Prompt
Below are some records. Say how many of their lines include the string "parts", giving only the number.

Dataset records

= = = = = = =

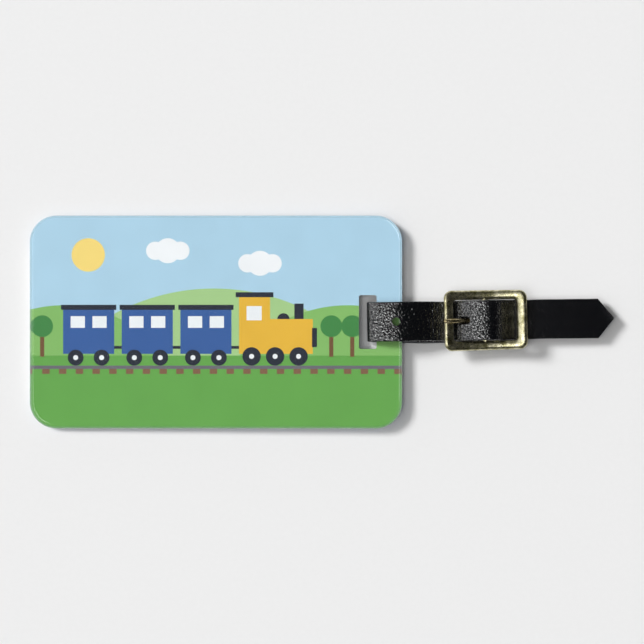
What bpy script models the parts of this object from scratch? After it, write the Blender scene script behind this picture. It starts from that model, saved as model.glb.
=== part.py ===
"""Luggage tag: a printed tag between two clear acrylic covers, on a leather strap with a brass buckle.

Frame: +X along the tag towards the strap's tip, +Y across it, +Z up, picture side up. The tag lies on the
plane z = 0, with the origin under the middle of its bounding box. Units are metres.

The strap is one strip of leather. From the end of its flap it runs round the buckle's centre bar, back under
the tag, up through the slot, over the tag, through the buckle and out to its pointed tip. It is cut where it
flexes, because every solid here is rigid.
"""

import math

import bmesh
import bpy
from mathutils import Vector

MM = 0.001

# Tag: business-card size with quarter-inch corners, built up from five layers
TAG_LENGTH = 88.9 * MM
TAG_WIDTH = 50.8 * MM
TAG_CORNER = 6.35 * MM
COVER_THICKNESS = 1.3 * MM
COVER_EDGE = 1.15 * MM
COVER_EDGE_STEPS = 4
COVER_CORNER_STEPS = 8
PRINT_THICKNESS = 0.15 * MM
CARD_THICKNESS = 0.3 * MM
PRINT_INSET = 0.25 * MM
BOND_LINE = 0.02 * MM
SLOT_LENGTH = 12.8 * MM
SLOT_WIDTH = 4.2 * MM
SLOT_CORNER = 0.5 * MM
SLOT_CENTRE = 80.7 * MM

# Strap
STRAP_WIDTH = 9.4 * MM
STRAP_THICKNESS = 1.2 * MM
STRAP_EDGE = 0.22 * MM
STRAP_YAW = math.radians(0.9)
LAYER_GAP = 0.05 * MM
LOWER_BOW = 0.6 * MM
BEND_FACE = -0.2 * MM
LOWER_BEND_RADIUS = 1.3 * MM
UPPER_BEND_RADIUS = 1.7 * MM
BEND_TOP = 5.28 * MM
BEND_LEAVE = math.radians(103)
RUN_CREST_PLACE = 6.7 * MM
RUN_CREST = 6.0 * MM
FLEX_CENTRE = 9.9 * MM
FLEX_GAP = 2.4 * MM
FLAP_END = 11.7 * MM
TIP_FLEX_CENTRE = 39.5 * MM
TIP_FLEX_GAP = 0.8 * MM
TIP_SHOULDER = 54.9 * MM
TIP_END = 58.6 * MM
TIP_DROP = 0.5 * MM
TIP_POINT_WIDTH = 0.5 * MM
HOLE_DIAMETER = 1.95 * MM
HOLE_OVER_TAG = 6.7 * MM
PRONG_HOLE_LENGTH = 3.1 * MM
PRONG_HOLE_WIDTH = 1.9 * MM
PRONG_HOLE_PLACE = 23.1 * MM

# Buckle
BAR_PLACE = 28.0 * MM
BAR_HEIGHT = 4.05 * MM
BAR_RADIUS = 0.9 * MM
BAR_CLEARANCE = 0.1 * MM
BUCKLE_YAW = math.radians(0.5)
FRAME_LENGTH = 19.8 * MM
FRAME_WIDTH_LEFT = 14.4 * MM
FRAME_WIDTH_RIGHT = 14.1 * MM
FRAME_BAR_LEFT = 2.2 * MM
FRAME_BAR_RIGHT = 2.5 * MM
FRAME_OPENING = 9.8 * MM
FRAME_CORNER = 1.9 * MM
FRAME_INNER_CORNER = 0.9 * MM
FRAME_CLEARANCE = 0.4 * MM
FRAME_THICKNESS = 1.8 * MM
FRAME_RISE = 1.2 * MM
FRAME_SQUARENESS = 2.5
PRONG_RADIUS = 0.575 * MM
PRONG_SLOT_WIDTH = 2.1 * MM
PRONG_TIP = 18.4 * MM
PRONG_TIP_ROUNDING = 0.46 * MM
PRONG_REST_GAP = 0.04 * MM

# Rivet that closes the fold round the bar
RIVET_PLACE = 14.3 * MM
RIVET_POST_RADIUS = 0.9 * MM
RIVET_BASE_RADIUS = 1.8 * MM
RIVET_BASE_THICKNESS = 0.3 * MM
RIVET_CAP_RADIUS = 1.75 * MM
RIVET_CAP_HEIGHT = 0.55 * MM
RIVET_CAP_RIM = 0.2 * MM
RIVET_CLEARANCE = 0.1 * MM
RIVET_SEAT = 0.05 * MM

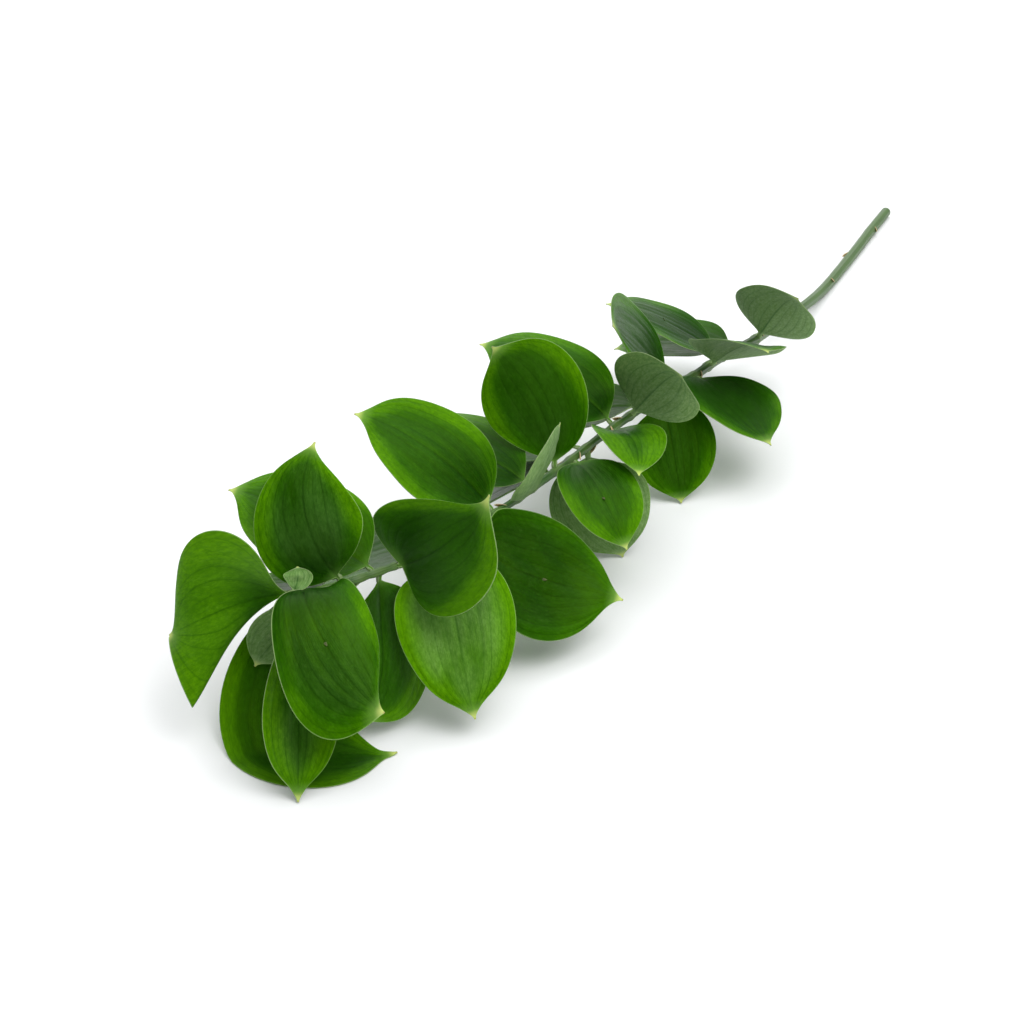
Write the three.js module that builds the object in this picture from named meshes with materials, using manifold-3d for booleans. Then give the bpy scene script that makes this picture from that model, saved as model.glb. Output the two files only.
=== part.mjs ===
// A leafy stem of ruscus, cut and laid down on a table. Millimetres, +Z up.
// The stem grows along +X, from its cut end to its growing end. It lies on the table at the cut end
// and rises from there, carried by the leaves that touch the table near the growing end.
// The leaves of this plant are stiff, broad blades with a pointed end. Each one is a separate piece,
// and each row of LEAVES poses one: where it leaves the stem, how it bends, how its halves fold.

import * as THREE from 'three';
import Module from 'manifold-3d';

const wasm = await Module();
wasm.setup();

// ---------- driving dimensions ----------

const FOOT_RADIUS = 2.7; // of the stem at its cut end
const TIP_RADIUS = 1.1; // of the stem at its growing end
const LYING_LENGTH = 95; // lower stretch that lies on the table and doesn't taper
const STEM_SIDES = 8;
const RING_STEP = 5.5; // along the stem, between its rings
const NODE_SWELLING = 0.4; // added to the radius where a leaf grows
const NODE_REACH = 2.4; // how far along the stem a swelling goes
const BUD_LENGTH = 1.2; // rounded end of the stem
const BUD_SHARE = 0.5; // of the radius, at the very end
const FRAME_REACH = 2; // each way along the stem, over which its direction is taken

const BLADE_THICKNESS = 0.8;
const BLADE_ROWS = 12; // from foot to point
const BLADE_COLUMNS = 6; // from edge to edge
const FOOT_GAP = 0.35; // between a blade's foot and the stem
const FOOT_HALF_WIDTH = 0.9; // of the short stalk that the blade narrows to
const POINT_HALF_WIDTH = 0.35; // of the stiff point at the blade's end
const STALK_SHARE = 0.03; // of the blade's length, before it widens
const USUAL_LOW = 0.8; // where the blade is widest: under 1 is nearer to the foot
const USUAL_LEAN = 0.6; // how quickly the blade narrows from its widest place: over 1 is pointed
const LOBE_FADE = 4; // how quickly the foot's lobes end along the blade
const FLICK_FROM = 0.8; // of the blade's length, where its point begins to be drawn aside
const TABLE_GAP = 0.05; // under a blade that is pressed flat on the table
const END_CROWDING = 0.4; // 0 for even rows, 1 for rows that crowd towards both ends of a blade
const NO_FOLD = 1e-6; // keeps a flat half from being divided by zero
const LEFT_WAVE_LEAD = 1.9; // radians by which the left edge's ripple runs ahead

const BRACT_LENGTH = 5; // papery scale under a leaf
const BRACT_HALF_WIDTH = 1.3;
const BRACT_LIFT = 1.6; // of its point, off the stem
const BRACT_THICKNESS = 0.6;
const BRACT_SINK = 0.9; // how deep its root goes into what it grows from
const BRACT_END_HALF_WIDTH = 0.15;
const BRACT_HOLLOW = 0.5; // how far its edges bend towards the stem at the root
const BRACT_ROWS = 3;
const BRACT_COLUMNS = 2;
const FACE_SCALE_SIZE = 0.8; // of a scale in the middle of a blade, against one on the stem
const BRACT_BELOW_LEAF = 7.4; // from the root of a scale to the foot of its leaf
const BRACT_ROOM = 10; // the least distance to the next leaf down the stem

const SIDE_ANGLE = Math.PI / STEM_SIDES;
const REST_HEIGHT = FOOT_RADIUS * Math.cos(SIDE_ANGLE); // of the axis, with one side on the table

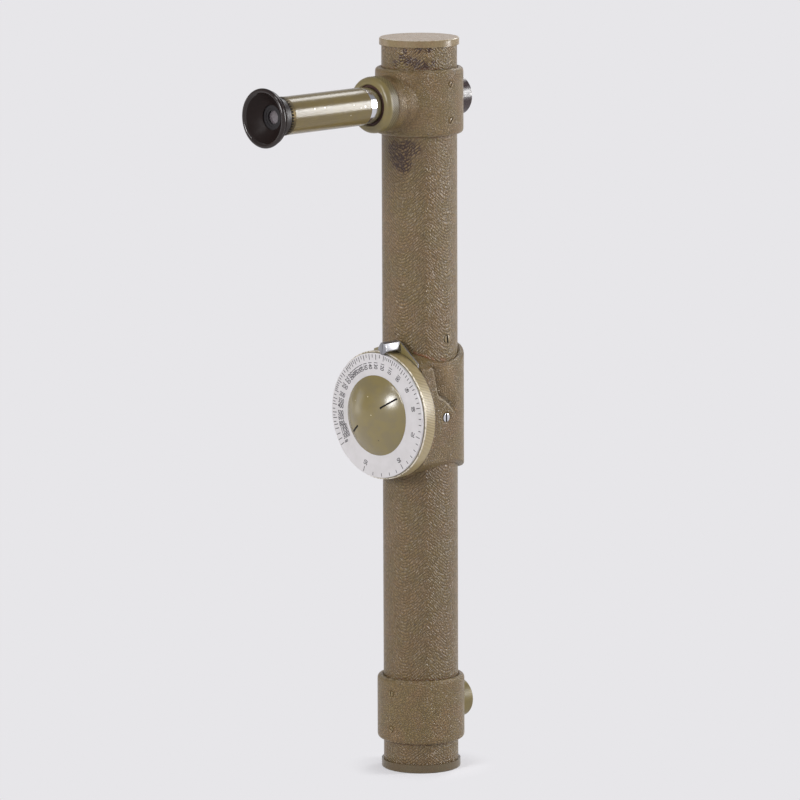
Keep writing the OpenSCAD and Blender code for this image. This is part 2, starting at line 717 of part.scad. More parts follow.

= = = = = = =

Output for this task
2